EXERCISE DETAILS:
Can you transcribe every record below exactly as it appears?

RECORDS SUPPLIED:
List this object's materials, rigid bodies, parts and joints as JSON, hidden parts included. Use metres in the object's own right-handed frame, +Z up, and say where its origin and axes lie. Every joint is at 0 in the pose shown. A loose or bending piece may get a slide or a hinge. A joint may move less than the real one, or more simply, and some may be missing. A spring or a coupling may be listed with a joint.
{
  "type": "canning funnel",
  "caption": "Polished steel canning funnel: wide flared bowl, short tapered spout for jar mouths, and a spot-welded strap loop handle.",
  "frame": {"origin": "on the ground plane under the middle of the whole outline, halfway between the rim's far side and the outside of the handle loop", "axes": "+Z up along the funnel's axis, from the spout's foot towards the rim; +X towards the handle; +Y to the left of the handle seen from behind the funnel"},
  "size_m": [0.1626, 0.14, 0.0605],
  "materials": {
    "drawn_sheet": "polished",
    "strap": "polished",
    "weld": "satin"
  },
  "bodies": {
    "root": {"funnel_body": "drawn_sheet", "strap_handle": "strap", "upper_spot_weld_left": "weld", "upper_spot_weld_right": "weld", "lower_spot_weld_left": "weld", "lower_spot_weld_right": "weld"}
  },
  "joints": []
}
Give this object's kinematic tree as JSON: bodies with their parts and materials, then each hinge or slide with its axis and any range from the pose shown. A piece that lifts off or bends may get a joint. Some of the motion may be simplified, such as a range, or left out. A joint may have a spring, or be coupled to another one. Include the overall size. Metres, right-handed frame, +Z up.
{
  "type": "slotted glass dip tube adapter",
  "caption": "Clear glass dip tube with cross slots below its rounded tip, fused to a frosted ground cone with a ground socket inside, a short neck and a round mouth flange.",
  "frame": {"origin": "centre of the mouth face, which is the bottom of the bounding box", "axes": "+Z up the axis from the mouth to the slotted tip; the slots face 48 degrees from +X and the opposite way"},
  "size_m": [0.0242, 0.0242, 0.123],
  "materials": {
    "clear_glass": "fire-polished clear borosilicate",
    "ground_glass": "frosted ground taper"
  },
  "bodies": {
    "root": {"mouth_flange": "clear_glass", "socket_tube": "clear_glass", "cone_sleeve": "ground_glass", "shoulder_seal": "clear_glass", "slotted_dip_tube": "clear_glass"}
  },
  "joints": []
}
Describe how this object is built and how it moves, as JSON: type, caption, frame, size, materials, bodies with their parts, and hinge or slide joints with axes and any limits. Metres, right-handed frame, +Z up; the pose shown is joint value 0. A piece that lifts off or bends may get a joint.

FINISHED ANSWER:
List this object's materials, rigid bodies, parts and joints as JSON, hidden parts included. Use metres in the object's own right-handed frame, +Z up, and say where its origin and axes lie. Every joint is at 0 in the pose shown. A loose or bending piece may get a slide or a hinge. A joint may move less than the real one, or more simply, and some may be missing. A spring or a coupling may be listed with a joint.
{
  "type": "canning funnel",
  "caption": "Polished steel canning funnel: wide flared bowl, short tapered spout for jar mouths, and a spot-welded strap loop handle.",
  "frame": {"origin": "on the ground plane under the middle of the whole outline, halfway between the rim's far side and the outside of the handle loop", "axes": "+Z up along the funnel's axis, from the spout's foot towards the rim; +X towards the handle; +Y to the left of the handle seen from behind the funnel"},
  "size_m": [0.1626, 0.14, 0.0605],
  "materials": {
    "drawn_sheet": "polished",
    "strap": "polished",
    "weld": "satin"
  },
  "bodies": {
    "root": {"funnel_body": "drawn_sheet", "strap_handle": "strap", "upper_spot_weld_left": "weld", "upper_spot_weld_right": "weld", "lower_spot_weld_left": "weld", "lower_spot_weld_right": "weld"}
  },
  "joints": []
}
Give this object's kinematic tree as JSON: bodies with their parts and materials, then each hinge or slide with its axis and any range from the pose shown. A piece that lifts off or bends may get a joint. Some of the motion may be simplified, such as a range, or left out. A joint may have a spring, or be coupled to another one. Include the overall size. Metres, right-handed frame, +Z up.
{
  "type": "slotted glass dip tube adapter",
  "caption": "Clear glass dip tube with cross slots below its rounded tip, fused to a frosted ground cone with a ground socket inside, a short neck and a round mouth flange.",
  "frame": {"origin": "centre of the mouth face, which is the bottom of the bounding box", "axes": "+Z up the axis from the mouth to the slotted tip; the slots face 48 degrees from +X and the opposite way"},
  "size_m": [0.0242, 0.0242, 0.123],
  "materials": {
    "clear_glass": "fire-polished clear borosilicate",
    "ground_glass": "frosted ground taper"
  },
  "bodies": {
    "root": {"mouth_flange": "clear_glass", "socket_tube": "clear_glass", "cone_sleeve": "ground_glass", "shoulder_seal": "clear_glass", "slotted_dip_tube": "clear_glass"}
  },
  "joints": []
}
Describe how this object is built and how it moves, as JSON: type, caption, frame, size, materials, bodies with their parts, and hinge or slide joints with axes and any limits. Metres, right-handed frame, +Z up; the pose shown is joint value 0. A piece that lifts off or bends may get a joint.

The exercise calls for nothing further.